EXERCISE PROMPT:
Restate the span of lines that starts with the line containing "Continue the OpenSCAD" and ends with the line containing "lever_r = [6.5, 6, 5.8, 5.6, 5.6, 5];", word for word, including both, with nothing else.

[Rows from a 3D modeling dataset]
'''
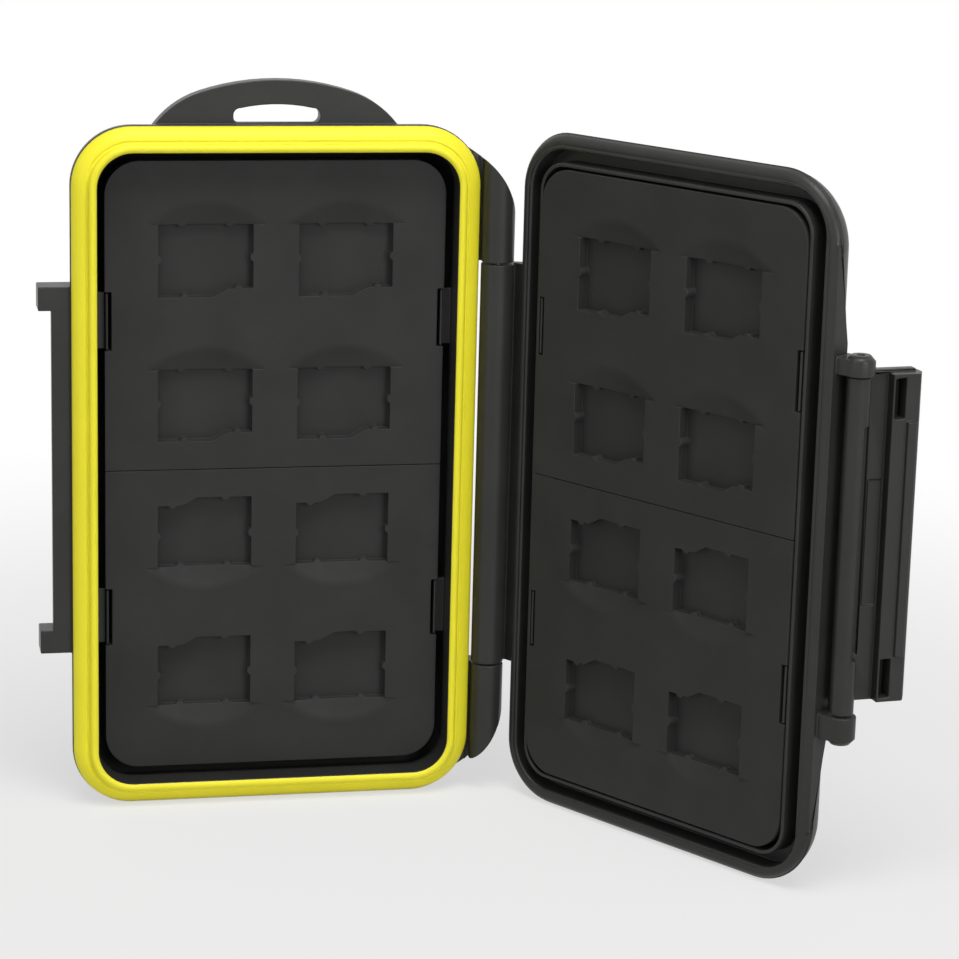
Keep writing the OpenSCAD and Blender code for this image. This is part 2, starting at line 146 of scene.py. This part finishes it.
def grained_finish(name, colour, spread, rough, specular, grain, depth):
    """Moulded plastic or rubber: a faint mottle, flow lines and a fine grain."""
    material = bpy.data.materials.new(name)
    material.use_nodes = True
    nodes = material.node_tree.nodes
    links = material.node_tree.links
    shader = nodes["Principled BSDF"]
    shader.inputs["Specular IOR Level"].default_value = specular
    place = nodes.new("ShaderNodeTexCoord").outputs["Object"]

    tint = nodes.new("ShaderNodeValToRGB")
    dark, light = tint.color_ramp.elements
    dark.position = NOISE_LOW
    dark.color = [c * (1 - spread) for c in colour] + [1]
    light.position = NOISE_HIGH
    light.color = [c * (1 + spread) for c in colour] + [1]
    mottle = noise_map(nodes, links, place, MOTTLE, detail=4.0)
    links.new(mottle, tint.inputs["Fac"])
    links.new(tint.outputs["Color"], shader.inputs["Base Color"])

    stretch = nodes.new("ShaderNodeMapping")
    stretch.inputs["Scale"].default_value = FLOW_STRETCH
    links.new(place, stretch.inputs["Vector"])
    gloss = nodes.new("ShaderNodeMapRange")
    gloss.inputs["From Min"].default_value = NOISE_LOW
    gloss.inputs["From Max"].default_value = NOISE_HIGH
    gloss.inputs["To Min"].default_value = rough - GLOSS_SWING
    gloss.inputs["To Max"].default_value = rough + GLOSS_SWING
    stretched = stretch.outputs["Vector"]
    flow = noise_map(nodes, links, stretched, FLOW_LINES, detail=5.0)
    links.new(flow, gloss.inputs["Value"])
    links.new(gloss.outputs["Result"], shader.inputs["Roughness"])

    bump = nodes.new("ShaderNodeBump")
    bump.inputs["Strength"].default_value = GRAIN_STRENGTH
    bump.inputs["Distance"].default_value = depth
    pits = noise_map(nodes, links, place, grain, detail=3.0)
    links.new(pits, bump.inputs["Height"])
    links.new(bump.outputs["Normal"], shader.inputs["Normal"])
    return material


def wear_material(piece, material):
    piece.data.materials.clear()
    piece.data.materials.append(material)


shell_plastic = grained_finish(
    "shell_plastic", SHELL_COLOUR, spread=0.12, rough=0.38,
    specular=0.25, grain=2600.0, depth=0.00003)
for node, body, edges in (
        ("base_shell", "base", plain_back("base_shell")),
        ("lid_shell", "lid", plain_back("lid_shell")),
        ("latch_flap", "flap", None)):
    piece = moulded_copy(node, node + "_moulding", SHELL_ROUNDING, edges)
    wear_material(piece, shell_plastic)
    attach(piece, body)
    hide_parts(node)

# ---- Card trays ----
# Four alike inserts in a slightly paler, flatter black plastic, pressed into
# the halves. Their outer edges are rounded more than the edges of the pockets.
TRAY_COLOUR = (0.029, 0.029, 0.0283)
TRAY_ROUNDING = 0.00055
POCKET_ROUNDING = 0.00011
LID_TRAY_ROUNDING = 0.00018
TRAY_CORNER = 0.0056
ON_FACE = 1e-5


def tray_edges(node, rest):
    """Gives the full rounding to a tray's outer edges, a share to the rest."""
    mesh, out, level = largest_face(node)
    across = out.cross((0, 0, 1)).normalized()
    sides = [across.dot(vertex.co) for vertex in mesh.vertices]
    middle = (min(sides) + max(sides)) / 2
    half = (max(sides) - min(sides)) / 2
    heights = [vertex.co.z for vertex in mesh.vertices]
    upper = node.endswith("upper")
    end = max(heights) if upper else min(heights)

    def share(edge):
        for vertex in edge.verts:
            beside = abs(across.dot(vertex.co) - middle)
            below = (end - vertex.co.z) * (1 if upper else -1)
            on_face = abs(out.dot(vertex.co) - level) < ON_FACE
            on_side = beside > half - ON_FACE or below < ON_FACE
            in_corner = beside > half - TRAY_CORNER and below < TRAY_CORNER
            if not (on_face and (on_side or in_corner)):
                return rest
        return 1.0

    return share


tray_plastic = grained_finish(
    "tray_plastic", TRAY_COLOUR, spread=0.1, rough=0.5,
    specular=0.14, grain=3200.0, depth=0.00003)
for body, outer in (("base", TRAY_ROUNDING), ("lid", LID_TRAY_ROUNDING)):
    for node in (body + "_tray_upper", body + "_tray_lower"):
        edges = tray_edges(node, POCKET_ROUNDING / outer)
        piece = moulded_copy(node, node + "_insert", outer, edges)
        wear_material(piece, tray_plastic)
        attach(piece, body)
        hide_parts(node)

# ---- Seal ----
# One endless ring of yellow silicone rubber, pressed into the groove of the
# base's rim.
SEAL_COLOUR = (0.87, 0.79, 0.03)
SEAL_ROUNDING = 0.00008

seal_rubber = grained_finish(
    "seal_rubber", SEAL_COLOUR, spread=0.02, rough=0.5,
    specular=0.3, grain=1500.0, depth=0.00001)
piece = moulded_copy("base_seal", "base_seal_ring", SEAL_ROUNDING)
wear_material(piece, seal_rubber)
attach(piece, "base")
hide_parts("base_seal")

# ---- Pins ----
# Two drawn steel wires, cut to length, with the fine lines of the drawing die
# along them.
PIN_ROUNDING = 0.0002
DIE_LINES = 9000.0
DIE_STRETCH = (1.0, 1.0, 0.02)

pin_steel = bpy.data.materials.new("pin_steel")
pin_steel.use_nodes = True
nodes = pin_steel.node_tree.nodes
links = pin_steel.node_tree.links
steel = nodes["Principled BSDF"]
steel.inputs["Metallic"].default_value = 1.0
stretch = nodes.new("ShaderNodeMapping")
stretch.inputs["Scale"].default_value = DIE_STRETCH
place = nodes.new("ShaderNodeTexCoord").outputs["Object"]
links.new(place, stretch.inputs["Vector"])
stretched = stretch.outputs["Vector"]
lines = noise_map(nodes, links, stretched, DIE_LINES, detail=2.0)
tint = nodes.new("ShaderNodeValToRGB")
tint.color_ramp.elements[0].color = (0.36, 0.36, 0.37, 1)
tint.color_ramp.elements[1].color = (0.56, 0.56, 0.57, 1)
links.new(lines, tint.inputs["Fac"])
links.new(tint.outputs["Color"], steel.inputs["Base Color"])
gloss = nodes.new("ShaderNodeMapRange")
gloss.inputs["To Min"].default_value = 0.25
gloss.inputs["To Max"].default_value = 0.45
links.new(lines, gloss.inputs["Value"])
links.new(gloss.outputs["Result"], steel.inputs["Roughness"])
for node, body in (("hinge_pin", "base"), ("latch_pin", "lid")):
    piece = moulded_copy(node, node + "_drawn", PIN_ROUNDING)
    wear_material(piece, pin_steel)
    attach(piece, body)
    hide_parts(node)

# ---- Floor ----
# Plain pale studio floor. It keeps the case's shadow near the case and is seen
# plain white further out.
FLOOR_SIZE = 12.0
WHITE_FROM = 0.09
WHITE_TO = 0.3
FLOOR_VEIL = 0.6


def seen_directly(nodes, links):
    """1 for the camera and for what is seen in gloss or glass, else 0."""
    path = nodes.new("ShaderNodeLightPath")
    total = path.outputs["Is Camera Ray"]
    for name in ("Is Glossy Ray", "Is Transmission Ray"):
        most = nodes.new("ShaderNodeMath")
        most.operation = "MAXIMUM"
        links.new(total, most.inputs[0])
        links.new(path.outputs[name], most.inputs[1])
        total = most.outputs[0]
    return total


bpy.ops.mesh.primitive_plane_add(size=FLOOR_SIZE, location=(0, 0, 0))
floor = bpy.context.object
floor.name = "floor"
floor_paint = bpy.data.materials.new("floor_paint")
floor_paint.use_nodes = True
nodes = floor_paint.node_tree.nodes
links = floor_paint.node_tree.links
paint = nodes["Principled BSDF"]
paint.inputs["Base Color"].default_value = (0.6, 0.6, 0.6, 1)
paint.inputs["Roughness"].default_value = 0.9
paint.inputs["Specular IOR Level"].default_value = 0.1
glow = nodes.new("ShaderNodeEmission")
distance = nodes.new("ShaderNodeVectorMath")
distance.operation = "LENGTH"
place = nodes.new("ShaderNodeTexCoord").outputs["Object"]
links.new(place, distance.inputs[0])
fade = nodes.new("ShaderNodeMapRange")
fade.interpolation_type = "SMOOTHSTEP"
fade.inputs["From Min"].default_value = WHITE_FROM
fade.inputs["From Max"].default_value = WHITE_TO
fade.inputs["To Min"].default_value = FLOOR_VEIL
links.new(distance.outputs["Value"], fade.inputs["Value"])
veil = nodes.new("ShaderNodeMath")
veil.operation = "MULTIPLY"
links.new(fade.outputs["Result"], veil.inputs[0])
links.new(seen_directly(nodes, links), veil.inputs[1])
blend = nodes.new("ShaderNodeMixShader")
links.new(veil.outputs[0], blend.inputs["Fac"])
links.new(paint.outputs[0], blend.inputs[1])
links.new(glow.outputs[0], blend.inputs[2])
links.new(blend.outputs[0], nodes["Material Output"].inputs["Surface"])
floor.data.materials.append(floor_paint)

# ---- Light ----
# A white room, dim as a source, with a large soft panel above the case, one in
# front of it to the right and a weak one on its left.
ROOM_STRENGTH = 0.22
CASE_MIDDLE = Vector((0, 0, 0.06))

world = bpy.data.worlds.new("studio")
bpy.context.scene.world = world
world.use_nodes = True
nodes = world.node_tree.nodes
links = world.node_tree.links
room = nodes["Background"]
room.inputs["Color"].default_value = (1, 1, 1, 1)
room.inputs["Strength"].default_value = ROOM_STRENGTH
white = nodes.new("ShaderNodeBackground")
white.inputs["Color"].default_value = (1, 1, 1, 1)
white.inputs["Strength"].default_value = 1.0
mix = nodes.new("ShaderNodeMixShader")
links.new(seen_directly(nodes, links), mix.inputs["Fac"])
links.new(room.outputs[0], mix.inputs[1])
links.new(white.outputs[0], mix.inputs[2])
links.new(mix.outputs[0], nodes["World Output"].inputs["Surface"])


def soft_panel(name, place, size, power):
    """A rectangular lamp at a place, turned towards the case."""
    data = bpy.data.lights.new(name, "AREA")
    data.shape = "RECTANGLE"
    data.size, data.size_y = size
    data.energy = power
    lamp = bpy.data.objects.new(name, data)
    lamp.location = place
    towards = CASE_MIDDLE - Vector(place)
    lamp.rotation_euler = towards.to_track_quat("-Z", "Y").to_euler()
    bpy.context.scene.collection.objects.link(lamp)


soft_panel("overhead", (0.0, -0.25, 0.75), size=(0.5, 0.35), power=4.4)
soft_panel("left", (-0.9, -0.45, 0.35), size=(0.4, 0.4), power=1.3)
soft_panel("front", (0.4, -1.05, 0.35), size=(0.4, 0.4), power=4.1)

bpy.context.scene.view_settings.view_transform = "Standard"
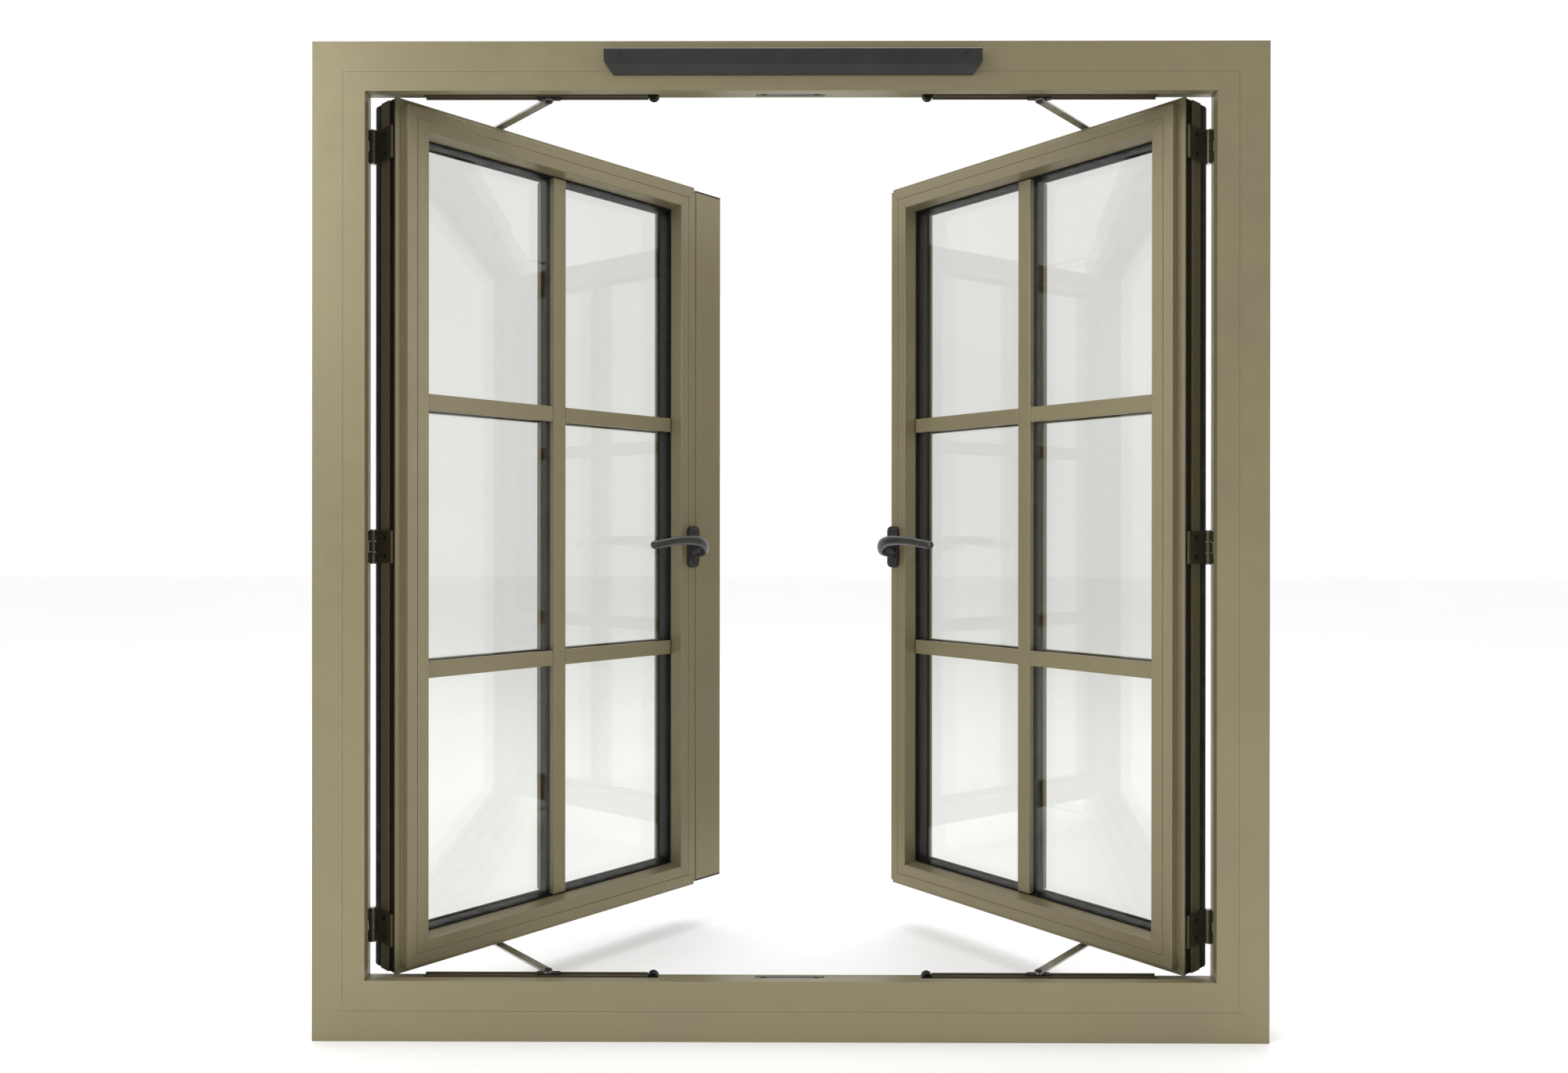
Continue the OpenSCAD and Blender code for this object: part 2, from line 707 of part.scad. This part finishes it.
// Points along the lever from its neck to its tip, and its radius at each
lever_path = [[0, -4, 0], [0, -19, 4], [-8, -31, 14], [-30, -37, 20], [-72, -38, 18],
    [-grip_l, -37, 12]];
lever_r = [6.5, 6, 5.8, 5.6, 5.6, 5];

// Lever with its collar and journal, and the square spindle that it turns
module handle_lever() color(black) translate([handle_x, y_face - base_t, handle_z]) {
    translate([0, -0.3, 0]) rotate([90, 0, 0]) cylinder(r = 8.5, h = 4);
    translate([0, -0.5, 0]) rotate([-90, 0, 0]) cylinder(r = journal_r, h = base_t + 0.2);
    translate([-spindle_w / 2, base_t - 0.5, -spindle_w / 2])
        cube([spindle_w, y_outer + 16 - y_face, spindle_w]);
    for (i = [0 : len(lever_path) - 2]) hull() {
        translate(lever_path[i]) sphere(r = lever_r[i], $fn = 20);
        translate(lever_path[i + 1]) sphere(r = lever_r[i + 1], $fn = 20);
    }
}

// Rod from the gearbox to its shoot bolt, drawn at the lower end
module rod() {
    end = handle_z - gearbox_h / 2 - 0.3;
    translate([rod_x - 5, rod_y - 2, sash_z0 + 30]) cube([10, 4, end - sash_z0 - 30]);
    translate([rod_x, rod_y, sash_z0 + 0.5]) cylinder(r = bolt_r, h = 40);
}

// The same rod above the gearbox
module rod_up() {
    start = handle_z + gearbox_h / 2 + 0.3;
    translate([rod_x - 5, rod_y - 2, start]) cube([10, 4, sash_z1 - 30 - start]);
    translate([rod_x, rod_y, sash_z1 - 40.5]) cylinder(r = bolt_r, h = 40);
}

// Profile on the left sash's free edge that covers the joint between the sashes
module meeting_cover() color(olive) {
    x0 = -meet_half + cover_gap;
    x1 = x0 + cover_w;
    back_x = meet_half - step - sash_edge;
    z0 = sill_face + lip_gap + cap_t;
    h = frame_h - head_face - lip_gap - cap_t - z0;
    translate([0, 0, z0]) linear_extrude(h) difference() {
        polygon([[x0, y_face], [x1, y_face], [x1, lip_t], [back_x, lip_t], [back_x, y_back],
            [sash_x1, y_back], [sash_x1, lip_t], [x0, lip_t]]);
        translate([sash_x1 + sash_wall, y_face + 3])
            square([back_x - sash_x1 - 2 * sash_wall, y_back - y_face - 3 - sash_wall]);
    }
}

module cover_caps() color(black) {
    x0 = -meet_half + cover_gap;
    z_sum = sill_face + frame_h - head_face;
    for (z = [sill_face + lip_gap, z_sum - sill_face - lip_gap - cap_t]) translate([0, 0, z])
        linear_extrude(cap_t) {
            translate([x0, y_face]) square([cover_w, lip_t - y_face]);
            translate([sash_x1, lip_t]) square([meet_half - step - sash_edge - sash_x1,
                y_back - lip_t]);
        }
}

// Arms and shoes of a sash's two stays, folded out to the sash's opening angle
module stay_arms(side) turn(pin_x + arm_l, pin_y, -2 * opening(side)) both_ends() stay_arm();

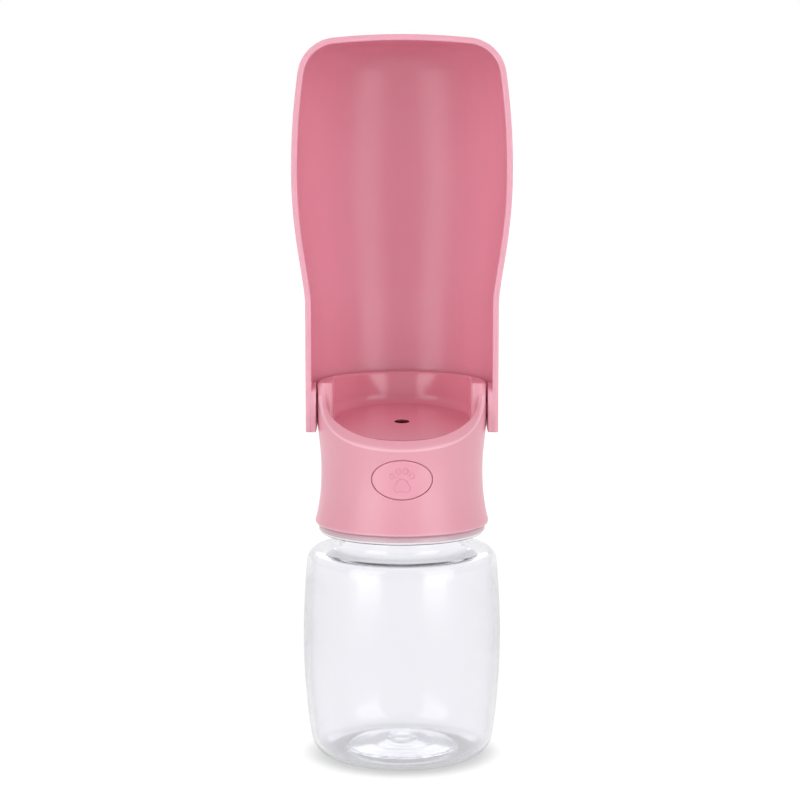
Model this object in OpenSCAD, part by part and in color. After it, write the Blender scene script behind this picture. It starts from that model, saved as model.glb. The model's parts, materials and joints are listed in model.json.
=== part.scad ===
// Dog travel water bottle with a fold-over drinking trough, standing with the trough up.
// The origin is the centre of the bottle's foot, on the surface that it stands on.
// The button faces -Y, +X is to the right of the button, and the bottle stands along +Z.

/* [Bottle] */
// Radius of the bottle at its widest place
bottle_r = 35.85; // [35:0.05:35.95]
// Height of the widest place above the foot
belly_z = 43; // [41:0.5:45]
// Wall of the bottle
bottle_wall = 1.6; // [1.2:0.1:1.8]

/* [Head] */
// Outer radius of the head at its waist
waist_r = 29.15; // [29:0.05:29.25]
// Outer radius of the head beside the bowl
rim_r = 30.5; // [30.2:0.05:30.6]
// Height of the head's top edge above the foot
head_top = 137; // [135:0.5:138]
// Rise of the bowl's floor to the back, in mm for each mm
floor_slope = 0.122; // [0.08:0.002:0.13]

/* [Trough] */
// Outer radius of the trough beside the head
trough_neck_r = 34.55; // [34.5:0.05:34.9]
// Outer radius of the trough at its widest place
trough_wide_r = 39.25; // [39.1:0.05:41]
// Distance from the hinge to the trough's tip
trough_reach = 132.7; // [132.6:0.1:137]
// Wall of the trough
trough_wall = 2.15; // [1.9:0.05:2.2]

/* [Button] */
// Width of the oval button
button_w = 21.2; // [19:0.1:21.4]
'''
TASK ANSWER:
Continue the OpenSCAD and Blender code for this object: part 2, from line 707 of part.scad. This part finishes it.
// Points along the lever from its neck to its tip, and its radius at each
lever_path = [[0, -4, 0], [0, -19, 4], [-8, -31, 14], [-30, -37, 20], [-72, -38, 18],
    [-grip_l, -37, 12]];
lever_r = [6.5, 6, 5.8, 5.6, 5.6, 5];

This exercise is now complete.